• REQUEST: Keep to the lines between the one holding "hide_parts(body)" and the one holding "scene.camera = cam_o", inclusive, and write them out exactly.

···

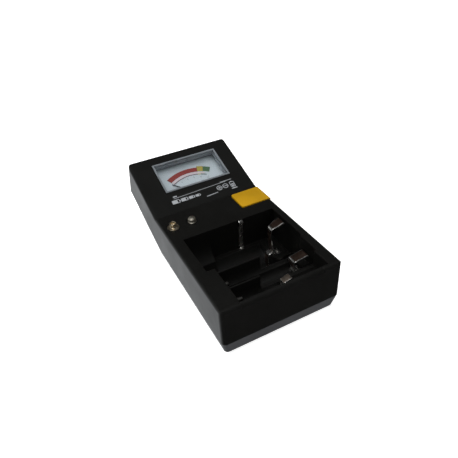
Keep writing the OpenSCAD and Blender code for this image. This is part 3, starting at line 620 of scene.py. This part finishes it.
def leaf(name, path, y0, y1, lip, spread, body, lip_from, n=6, t=0.5, back=0.0, brown=((0.0, 1.0),), top=None):
    """A contact leaf: a bent strip whose edges are rolled down, with bright nickel on the bends and edges as a painted
    highlight and brown on the flat.
    """
    c = spline([(a, 0, b) for a, b in path], n)
    mid, hw = (y0 + y1) / 2, (y1 - y0) / 2
    verts, faces, mats_ = [], [], []
    rows = len(c)
    k = 22
    for i, p in enumerate(c):
        d = (c[min(i + 1, rows - 1)] - c[max(i - 1, 0)]).normalized()
        nr = Vector((-d.z, 0, d.x))
        s = i / (rows - 1)
        f = min(1.0, max(0.0, (s - lip_from) / 0.12))
        f = f * f * (3 - 2 * f)
        w = hw + spread * f
        L = lip * f + 0.02
        e = 0.9 if i in (0, rows - 1) else 1.0
        sec = [(-0.86, 0.5), (-0.4, 0.54), (0, 0.56), (0.4, 0.54), (0.86, 0.5)]
        ring = [(mid + a * w * e + back * f * (a + 1) / 2, b * t * e) for a, b in sec]
        yb, yf = mid + w * e + back * f, mid - w * e
        ring += [(yb - 0.05, 0.42 * t), (yb, 0.15 * t), (yb, -0.2 * t), (yb - 0.1, -0.48 * t)]
        ring += [(mid + a * w * e + back * f * (a + 1) / 2, -0.5 * t) for a in (0.8, 0.4, 0, -0.4, -0.8)]
        ring += [(yf + 0.30, -0.5 * t - 0.3 * L), (yf + 0.26, -0.5 * t - 0.85 * L), (yf + 0.16, -0.5 * t - L), (yf + 0.02, -0.5 * t - 0.9 * L),
                 (yf - 0.04, -0.5 * t - 0.5 * L), (yf - 0.04, -0.1 * t), (yf + 0.02, 0.25 * t), (yf + 0.14, 0.42 * t)]
        for yy, zz in ring:
            q = p + nr * zz
            verts.append(deck(q.x, yy, q.z))
    for i in range(rows - 1):
        s = i / (rows - 1)
        for j in range(k):
            a, b = i * k + j, i * k + (j + 1) % k
            faces.append((a, b, b + k, a + k))
            # listed flat spans take the brown top material; bends and rolled edges keep the bright nickel as a painted
            # highlight
            flat = j in (0, 1, 2, 3) and any(a_ <= s <= b_ for a_, b_ in brown)
            mats_.append(1 if flat else 0)
    faces.append(tuple(range(k)))
    faces.append(tuple(range((rows - 1) * k, rows * k)))
    mats_ += [0, 0]
    me = bpy.data.meshes.new(name)
    me.from_pydata([tuple(v) for v in verts], [], faces)
    me.materials.append(m_nickel)
    me.materials.append(top or m_strip)
    for poly, m in zip(me.polygons, mats_):
        poly.material_index = m
        poly.use_smooth = True
    me.update()
    bm = bmesh.new()
    bm.from_mesh(me)
    bmesh.ops.recalc_face_normals(bm, faces=bm.faces)
    bm.to_mesh(me)
    bm.free()
    me.set_sharp_from_angle(angle=math.radians(50))
    o = bpy.data.objects.new(name, me)
    scene.collection.objects.link(o)
    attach(o, body)
    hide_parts(body)
    return o


leaf("leaf_d_strip", [(22.6, 13.4), (21.6, 17.5), (20.95, 22.5), (20.6, 27), (20.5, 29.8), (20.62, 31.3), (21.3, 32.6), (22.6, 33.3), (25.5, 34.0), (28.0, 34.8), (29.0, 35.0), (29.5, 34.6), (29.5, 33.9)],
     46.2, 51.0, 0.55, 0.25, "leaf_d", 0.56, back=1.2, brown=((0.0, 0.40), (0.55, 0.90)))
leaf("leaf_c_strip", [(16.6, 6.2), (15.9, 9), (15.5, 12.4), (15.42, 15), (15.5, 16.6), (15.9, 17.8), (16.8, 18.4), (18.2, 18.7), (19.3, 18.6)],
     41.6, 46.0, 0.4, 0.1, "leaf_c", 0.7, brown=((0.0, 0.58),))
leaf("leaf_aa_strip", [(21.2, 18.9), (20.2, 21.8), (19.6, 24.0), (19.35, 25.5), (19.6, 26.6), (20.4, 27.15), (23, 27.6), (26, 28.1), (28.0, 28.5), (28.8, 28.3), (29.0, 27.6)],
     19.2, 25.4, 0.25, 0.1, "leaf_aa", 0.42, brown=((0.1, 0.3), (0.48, 0.9)))
leaf("leaf_n_strip", [(5.0, 23), (4.35, 25), (4.05, 26.6), (4.05, 27.8), (4.35, 28.6), (5.0, 29.0), (6.5, 29.35), (8.4, 29.9), (9.4, 29.9)],
     6.7, 10.9, 0.45, 0.1, "leaf_n", 0.5, brown=((0.5, 0.95),), top=m_buff)

# the coin contact's springy upper finger and its two feet
coin = ribbon("coin_contact_strip", [(61.9, 11.95), (63.2, 11.95), (64.1, 12.25), (64.45, 13.2), (64.5, 16), (64.5, 22), (64.45, 27.6), (64.1, 29.2), (63.3, 30.4), (63.0, 31.4), (63.3, 32.5), (64.0, 33.2), (64.5, 33.6)],
              7.2, 10.2, 0.4, m_nickel, "case", dish=0.12, n=6, axis="x")
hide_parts("coin_contact")

# ---------------------------------------------------------------- camera, floor, light
AZ, EL, ROLL = math.radians(-25.089), math.radians(36.862), math.radians(-4.085)
back = Vector((math.sin(AZ) * math.cos(EL), -math.cos(AZ) * math.cos(EL), math.sin(EL)))
cam = bpy.data.cameras.new("camera")
cam_o = bpy.data.objects.new("camera", cam)
scene.collection.objects.link(cam_o)
cam.lens = 35.153
cam.sensor_width = 36
cam.clip_start = 0.01
target = Vector((0.0040369, 0.0222, 0.023678))
cam_o.location = Vector((-0.0953862, -0.1901510, 0.1994842))
fwd = -back
r = fwd.cross(Vector((0, 0, 1))).normalized()
u = r.cross(fwd)
r2 = r * math.cos(ROLL) + u * math.sin(ROLL)
u2 = -r * math.sin(ROLL) + u * math.cos(ROLL)
cam_o.rotation_euler = Matrix((r2, u2, back)).transposed().to_euler()
scene.camera = cam_o

floor_me = bpy.data.meshes.new("floor")
floor_me.from_pydata([(-4, -4, -0.0002), (4, -4, -0.0002), (4, 4, -0.0002), (-4, 4, -0.0002)], [], [(0, 1, 2, 3)])
floor = bpy.data.objects.new("floor", floor_me)
scene.collection.objects.link(floor)
kf = Mat("floor_pale")
kf.set(Base_Color=kf.ramp(kf.noise(3, 3, 0.5), (0.90, 0.90, 0.90), (0.92, 0.92, 0.92)), Roughness=0.75)
kf.bsdf.inputs["Specular IOR Level"].default_value = 0.1
kf.set(Emission_Color=(1.0, 1.0, 1.0))
kf.bsdf.inputs["Emission Strength"].default_value = 0.65
floor_me.materials.append(kf.m)
floor.visible_glossy = False


def area(name, loc, look, size, power, col=(1, 1, 1)):
    l = bpy.data.lights.new(name, "AREA")
    l.energy = power
    l.size = size
    l.color = col
    o = bpy.data.objects.new(name, l)
    scene.collection.objects.link(o)
    o.location = loc
    o.rotation_euler = (Vector(look) - Vector(loc)).to_track_quat("-Z", "Y").to_euler()
    return o


key = area("key_light", (-0.75, 0.55, 1.1), (0, 0.02, 0.02), 0.9, 8.5)
fill = area("fill_light", (0.5, -0.9, 1.2), (0, 0.02, 0.02), 1.2, 4.5)
top = area("top_light", (0.0, 0.2, 1.6), (0, 0.02, 0.0), 1.4, 11)
for o in (key, fill, top):
    o.visible_glossy = False

# world: pale for the camera and for diffuse light, and a soft studio gradient in reflections
w = bpy.data.worlds.new("studio")
scene.world = w
w.use_nodes = True
t = w.node_tree
t.nodes.clear()
out = t.nodes.new("ShaderNodeOutputWorld")
geo = t.nodes.new("ShaderNodeTexCoord")
sep = t.nodes.new("ShaderNodeSeparateXYZ")
t.links.new(geo.outputs["Generated"], sep.inputs[0])


def wmath(op, a, b=None, clamp=False):
    m = t.nodes.new("ShaderNodeMath")
    m.operation = op
    m.use_clamp = clamp
    for i, v in ((0, a), (1, b)):
        if v is None:
            continue
        if isinstance(v, (int, float)):
            m.inputs[i].default_value = v
        else:
            t.links.new(v, m.inputs[i])
    return m.outputs[0]


def wdot(d):
    v = t.nodes.new("ShaderNodeVectorMath")
    v.operation = "DOT_PRODUCT"
    t.links.new(geo.outputs["Generated"], v.inputs[0])
    v.inputs[1].default_value = Vector(d).normalized()
    return v.outputs["Value"]


def wsmooth(val, lo, hi):
    m = t.nodes.new("ShaderNodeMapRange")
    m.interpolation_type = "SMOOTHSTEP"
    m.inputs["From Min"].default_value = lo
    m.inputs["From Max"].default_value = hi
    t.links.new(val, m.inputs["Value"])
    return m.outputs["Result"]


glow_left = wsmooth(wdot((-0.55, 0.75, -0.45)), 0.55, 0.98)     # pale table to the left and behind
glow_top = wsmooth(wdot((0.3, 0.05, 0.95)), 0.80, 0.99)
lvl = wmath("ADD", wmath("MULTIPLY", glow_left, 0.93), wmath("MULTIPLY", glow_top, 0.12))
spot = wsmooth(wdot((-0.42, -0.30, 0.86)), 0.90, 0.985)
lvl = wmath("ADD", lvl, wmath("MULTIPLY", spot, 3.2))
lvl = wmath("ADD", lvl, 0.03)
lp = t.nodes.new("ShaderNodeLightPath")
bg_soft = t.nodes.new("ShaderNodeBackground")
bg_soft.inputs["Color"].default_value = (1, 1, 1, 1)
bg_soft.inputs["Strength"].default_value = 0.375
bg_gl = t.nodes.new("ShaderNodeBackground")
bg_gl.inputs["Color"].default_value = (0.95, 0.98, 1.0, 1)
t.links.new(lvl, bg_gl.inputs["Strength"])
mx = t.nodes.new("ShaderNodeMixShader")
t.links.new(lp.outputs["Is Glossy Ray"], mx.inputs["Fac"])
t.links.new(bg_soft.outputs[0], mx.inputs[1])
t.links.new(bg_gl.outputs[0], mx.inputs[2])
t.links.new(mx.outputs[0], out.inputs["Surface"])

scene.view_settings.view_transform = "Standard"
scene.view_settings.look = "None"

···

• EXPECTED OUTPUT:
    hide_parts(body)
    return o


leaf("leaf_d_strip", [(22.6, 13.4), (21.6, 17.5), (20.95, 22.5), (20.6, 27), (20.5, 29.8), (20.62, 31.3), (21.3, 32.6), (22.6, 33.3), (25.5, 34.0), (28.0, 34.8), (29.0, 35.0), (29.5, 34.6), (29.5, 33.9)],
     46.2, 51.0, 0.55, 0.25, "leaf_d", 0.56, back=1.2, brown=((0.0, 0.40), (0.55, 0.90)))
leaf("leaf_c_strip", [(16.6, 6.2), (15.9, 9), (15.5, 12.4), (15.42, 15), (15.5, 16.6), (15.9, 17.8), (16.8, 18.4), (18.2, 18.7), (19.3, 18.6)],
     41.6, 46.0, 0.4, 0.1, "leaf_c", 0.7, brown=((0.0, 0.58),))
leaf("leaf_aa_strip", [(21.2, 18.9), (20.2, 21.8), (19.6, 24.0), (19.35, 25.5), (19.6, 26.6), (20.4, 27.15), (23, 27.6), (26, 28.1), (28.0, 28.5), (28.8, 28.3), (29.0, 27.6)],
     19.2, 25.4, 0.25, 0.1, "leaf_aa", 0.42, brown=((0.1, 0.3), (0.48, 0.9)))
leaf("leaf_n_strip", [(5.0, 23), (4.35, 25), (4.05, 26.6), (4.05, 27.8), (4.35, 28.6), (5.0, 29.0), (6.5, 29.35), (8.4, 29.9), (9.4, 29.9)],
     6.7, 10.9, 0.45, 0.1, "leaf_n", 0.5, brown=((0.5, 0.95),), top=m_buff)

# the coin contact's springy upper finger and its two feet
coin = ribbon("coin_contact_strip", [(61.9, 11.95), (63.2, 11.95), (64.1, 12.25), (64.45, 13.2), (64.5, 16), (64.5, 22), (64.45, 27.6), (64.1, 29.2), (63.3, 30.4), (63.0, 31.4), (63.3, 32.5), (64.0, 33.2), (64.5, 33.6)],
              7.2, 10.2, 0.4, m_nickel, "case", dish=0.12, n=6, axis="x")
hide_parts("coin_contact")

# ---------------------------------------------------------------- camera, floor, light
AZ, EL, ROLL = math.radians(-25.089), math.radians(36.862), math.radians(-4.085)
back = Vector((math.sin(AZ) * math.cos(EL), -math.cos(AZ) * math.cos(EL), math.sin(EL)))
cam = bpy.data.cameras.new("camera")
cam_o = bpy.data.objects.new("camera", cam)
scene.collection.objects.link(cam_o)
cam.lens = 35.153
cam.sensor_width = 36
cam.clip_start = 0.01
target = Vector((0.0040369, 0.0222, 0.023678))
cam_o.location = Vector((-0.0953862, -0.1901510, 0.1994842))
fwd = -back
r = fwd.cross(Vector((0, 0, 1))).normalized()
u = r.cross(fwd)
r2 = r * math.cos(ROLL) + u * math.sin(ROLL)
u2 = -r * math.sin(ROLL) + u * math.cos(ROLL)
cam_o.rotation_euler = Matrix((r2, u2, back)).transposed().to_euler()
scene.camera = cam_o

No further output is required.